Luckily not all music has been affected by the loudness wars. Plus you can do different mastering for different versions. A lot of music that is released on vinyl has less compression and more dynamic range than the exact same album in CD/MP3/AAC. It's just a bit silly with how far technology has come that a lot of times the best quality and mastering you can get is still vinyl (or recording the vinyl as WAV/FLAC)

Whether you can personally tell the difference or not it would be trivially easy for them to just release music in better quality. Virtually no one records in 16bit. I suppose there really isn't much demand for it though in the age of crappy earbuds and bargin bin speakers. Plus a lot of people's idea of "good" sound is just cranking the bass/sub to 11. Now get off my lawn :p
 
Posted this before so I'll post it again since it's somewhat relevant:

https://people.xiph.org/~xiphmont/demo/neil-young.html

The purpose of using higher resolution is primary for the recording process itself to allow for more headroom and dynamics during that recording when it happens in a studio (assuming it's done with actual musical instruments and not all computer generated stuff which of course can have dynamics as well depending). Once the stuff is laid down and recorded the higher resolution also allows for editing to be more precise in many respects and with the use of a lot of digital filters and processing nowadays it ends up keeping more of "the original sound" around after such processing has effectively mutilated things.

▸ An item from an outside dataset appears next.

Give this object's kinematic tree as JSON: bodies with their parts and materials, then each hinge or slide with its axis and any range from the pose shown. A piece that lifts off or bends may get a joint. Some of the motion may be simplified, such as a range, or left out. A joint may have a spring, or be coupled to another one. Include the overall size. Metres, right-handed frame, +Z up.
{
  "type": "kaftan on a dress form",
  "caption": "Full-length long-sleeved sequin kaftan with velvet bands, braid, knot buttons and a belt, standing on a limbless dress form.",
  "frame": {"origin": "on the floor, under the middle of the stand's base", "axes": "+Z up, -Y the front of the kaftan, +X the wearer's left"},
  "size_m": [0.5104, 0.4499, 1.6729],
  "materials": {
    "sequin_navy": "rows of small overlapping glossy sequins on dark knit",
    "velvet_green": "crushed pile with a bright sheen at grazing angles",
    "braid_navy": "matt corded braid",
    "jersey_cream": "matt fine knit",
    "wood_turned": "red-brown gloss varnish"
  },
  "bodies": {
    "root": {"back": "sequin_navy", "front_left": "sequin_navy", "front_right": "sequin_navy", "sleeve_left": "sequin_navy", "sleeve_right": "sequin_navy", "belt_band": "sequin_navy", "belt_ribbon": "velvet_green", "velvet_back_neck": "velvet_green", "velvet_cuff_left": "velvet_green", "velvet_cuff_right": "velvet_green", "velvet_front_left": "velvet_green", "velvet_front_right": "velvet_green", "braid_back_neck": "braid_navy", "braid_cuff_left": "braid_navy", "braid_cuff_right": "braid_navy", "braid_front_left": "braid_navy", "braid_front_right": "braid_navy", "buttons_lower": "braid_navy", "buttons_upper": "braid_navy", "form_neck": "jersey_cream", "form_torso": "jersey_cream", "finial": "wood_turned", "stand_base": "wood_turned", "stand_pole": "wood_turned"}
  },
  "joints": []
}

But as for the final end result, science itself can prove that 16-bit 44.1 kHz is more than adequate to cover the entire range of human hearing - I've met a lot of people that say they have the fabled "golden ears" but when you put them in a situation with legitimate ABX testing methodologies they can't do anything like they claim their ears are capable of and of course then they go on a tirade blaming the testing methodology itself or blaming the audio samples used, anything to reject the idea that their hearing isn't what they profess it to be.

The "high resolution audio" thing is nothing but a gimmick and truly a waste of space on storage but whatever, once someone sets their mind into the belief that it truly matters and that they can truly hear a difference then nobody is ever going to alter that belief regardless of how much data you throw at 'em as proof they're full of shit. ;)

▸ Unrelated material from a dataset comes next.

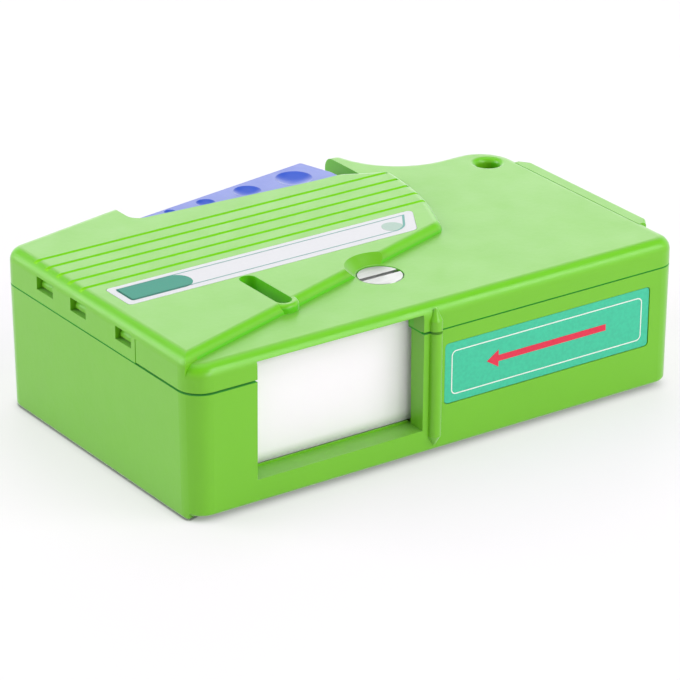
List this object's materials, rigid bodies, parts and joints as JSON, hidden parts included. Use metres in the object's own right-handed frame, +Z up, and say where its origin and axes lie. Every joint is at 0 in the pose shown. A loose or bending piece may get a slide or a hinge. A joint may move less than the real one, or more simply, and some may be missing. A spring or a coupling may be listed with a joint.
{
  "type": "cassette fibre connector cleaner",
  "caption": "Hand-held cassette cleaner for fibre connectors: squeezing the thumb lever winds cleaning tape past a front window, from a supply reel to a ratchet take-up reel.",
  "frame": {"origin": "the middle of the base, below the centre of the bounding box", "axes": "+X along the front wall from the window's end to the label's end, +Y from the front wall with the window to the thumb lever at the back, +Z up through the cover, away from the base"},
  "size_m": [0.12, 0.0814, 0.035],
  "materials": {
    "case_plastic": "moulded, lightly polished",
    "lever_plastic": "moulded, lightly polished",
    "reel_plastic": "moulded, fine matt",
    "pawl_plastic": "moulded acetal, satin",
    "roller_plastic": "moulded acetal, satin",
    "holder_plastic": "moulded, fine matt",
    "pin_steel": "ground",
    "spring_steel": "bright rolled",
    "lock_metal": "turned face",
    "tape_cloth": "fine woven microfibre",
    "pad_rubber": "soft foam rubber",
    "front_label_film": "printed film",
    "top_label_film": "printed film"
  },
  "bodies": {
    "case": {"top_cover": "case_plastic", "bottom_case": "case_plastic", "front_label": "front_label_film", "top_label": "top_label_film", "tape_span": "tape_cloth", "backing_pad": "pad_rubber", "pad_holder": "holder_plastic", "lever_pivot_pin": "pin_steel", "left_guide_pin": "pin_steel", "right_guide_pin": "pin_steel", "back_stop_pin": "pin_steel", "supply_brake": "spring_steel", "lever_spring": "spring_steel", "back_stop_spring": "spring_steel"},
    "lever": {"thumb_lever": "lever_plastic", "drive_pawl_pin": "pin_steel", "drive_pawl_spring": "spring_steel"},
    "drive_pawl": {"drive_pawl": "pawl_plastic"},
    "back_stop": {"back_stop_pawl": "pawl_plastic"},
    "supply": {"supply_reel": "reel_plastic", "supply_roll": "tape_cloth"},
    "takeup": {"takeup_reel": "reel_plastic", "takeup_roll": "tape_cloth"},
    "left_roller": {"left_guide_roller": "roller_plastic"},
    "right_roller": {"right_guide_roller": "roller_plastic"},
    "coin_lock": {"coin_lock": "lock_metal", "lock_clip": "spring_steel"}
  },
  "joints": [
    {"name": "lever_press", "type": "hinge", "parent": "case", "child": "lever", "pos_m": [-0.03545, 0.0287, 0.0175], "axis": [0, 0, -1], "range_deg": [0, 11], "stiffness_Nm_per_rad": 0.5, "springref_deg": -8.59},
    {"name": "drive_pawl_swing", "type": "hinge", "parent": "lever", "child": "drive_pawl", "pos_m": [0.01505, 0.0312, 0.0053], "axis": [0, 0, 1], "range_deg": [0, 3.5], "stiffness_Nm_per_rad": 0.01},
    {"name": "back_stop_swing", "type": "hinge", "parent": "case", "child": "back_stop", "pos_m": [0.03625, -0.0323, 0.0053], "axis": [0, 0, 1], "range_deg": [0, 5], "stiffness_Nm_per_rad": 0.01},
    {"name": "takeup_spin", "type": "hinge", "parent": "case", "child": "takeup", "pos_m": [0.02655, -0.0033, 0.0175], "axis": [0, 0, 1], "continuous": true},
    {"name": "supply_spin", "type": "hinge", "parent": "case", "child": "supply", "pos_m": [-0.02855, -0.0008, 0.0175], "axis": [0, 0, 1], "continuous": true},
    {"name": "left_roller_spin", "type": "hinge", "parent": "case", "child": "left_roller", "pos_m": [-0.05045, -0.03035, 0.0175], "axis": [0, 0, 1], "continuous": true},
    {"name": "right_roller_spin", "type": "hinge", "parent": "case", "child": "right_roller", "pos_m": [0.00005, -0.03035, 0.0175], "axis": [0, 0, 1], "continuous": true},
    {"name": "coin_lock_turn", "type": "hinge", "parent": "case", "child": "coin_lock", "pos_m": [-0.00315, -0.0206, 0.028], "axis": [0, 0, 1], "range_deg": [0, 90]}
  ],
  "couplings": [
    {"joint": "supply_spin", "follows": "takeup_spin", "ratio": 0.6522},
    {"joint": "left_roller_spin", "follows": "takeup_spin", "ratio": 4.487},
    {"joint": "right_roller_spin", "follows": "takeup_spin", "ratio": 4.487}
  ]
}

When people end up getting "bionic ears" that provide useful info to the central nervous system and our brains can actually interpret and recognize audio above the ~20 kHz top end that humans are limited by then I suppose those folk might have some ground to stand on. Until that happens, of course, they can take their high bitrate files and shove 'em in those same ears all they damned well please. :D

I've paid for a lot of music in my lifetime, but I'm not interested in paying for the same music a second time around (or third, or whatever) just because someone tells me it sounds better than what I heard the first time around because it just ain't so.

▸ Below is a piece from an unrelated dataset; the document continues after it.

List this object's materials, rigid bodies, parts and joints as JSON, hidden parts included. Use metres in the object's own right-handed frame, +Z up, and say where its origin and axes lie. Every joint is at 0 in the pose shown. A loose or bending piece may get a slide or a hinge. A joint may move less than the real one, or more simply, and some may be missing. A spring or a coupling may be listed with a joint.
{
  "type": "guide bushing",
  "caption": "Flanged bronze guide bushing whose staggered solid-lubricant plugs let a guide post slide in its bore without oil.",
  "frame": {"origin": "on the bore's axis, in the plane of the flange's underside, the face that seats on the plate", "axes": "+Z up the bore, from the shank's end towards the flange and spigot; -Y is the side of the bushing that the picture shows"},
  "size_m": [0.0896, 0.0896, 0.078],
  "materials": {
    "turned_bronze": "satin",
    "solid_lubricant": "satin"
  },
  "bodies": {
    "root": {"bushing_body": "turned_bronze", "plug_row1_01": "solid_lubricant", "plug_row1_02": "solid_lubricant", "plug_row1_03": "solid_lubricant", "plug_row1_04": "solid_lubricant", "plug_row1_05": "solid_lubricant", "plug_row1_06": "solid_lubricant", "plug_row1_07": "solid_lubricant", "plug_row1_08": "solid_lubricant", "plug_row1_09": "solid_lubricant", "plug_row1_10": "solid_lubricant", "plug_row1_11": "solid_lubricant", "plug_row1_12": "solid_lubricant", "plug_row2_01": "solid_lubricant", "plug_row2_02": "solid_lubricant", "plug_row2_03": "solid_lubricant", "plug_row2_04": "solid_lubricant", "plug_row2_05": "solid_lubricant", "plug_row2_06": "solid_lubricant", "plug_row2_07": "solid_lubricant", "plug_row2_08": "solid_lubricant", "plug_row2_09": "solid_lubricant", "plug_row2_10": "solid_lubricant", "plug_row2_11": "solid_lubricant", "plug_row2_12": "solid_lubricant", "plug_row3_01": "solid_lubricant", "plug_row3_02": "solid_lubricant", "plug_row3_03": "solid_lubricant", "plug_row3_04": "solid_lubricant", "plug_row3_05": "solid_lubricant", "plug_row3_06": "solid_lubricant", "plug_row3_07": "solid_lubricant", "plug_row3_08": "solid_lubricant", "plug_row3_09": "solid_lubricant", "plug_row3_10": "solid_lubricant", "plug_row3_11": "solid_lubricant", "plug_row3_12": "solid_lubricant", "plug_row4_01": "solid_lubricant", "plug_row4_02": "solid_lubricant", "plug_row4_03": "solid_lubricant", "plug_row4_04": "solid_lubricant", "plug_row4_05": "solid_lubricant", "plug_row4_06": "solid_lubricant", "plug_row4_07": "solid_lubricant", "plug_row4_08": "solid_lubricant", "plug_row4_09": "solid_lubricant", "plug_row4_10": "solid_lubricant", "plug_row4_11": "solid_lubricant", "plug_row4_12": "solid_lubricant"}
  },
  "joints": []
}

Also, as noted, the "Loudness War" affects most everything in the past 30 years. Hell, I have an album by Rush, "Grace Under Pressure," one of my all-time favorite albums by my all-time favorite band that I purchased way back in 1986 and it sounds absolutely wonderful by today's standards. It has a DR (Dynamic Range, a plugin for foobar2000) of 13 which is considered pretty damned good overall - contrast that with a pressing of the exact same album but released in 2015 that I found recently in a pawn shop - the same music, but the volume has been boosted through the fucking roof and this newer pressing has a DR of 7 overall. The idiots that decided to release this new CD in a fresh pressing (it's not a special release or anything, just a new CD produced in 2015 because the album still sells) had whoever working on the mastering for it just go bonkers with the audio levels which of course absolutely ruins it totally.

When you can take a CD from the 1980s when recording engineers and mastering professionals actually respected the "industry standards" for volume levels and contrast that with most anything from today - even in my example above which is the same exact music from the same exact band and the same exact analog masters - that get remixed and volume boosted to the stratosphere, it's no wonder people are literally killing their hearing anymore.

Humans, I tell ya, we ruin everything we touch. :D
 
Hell I still use Mp3Pro format and will comtinue because in a truck going you will not hear any real difference.......I am not redoing my 30000 plus mp3pro collection......
 
I just re-ripped a bunch of my CDs. I was surprised to find low bitrate (192kbps) was causing some very minor sound quality issues. So, I had to go back and do that several times for some CDs. These are all MP3s.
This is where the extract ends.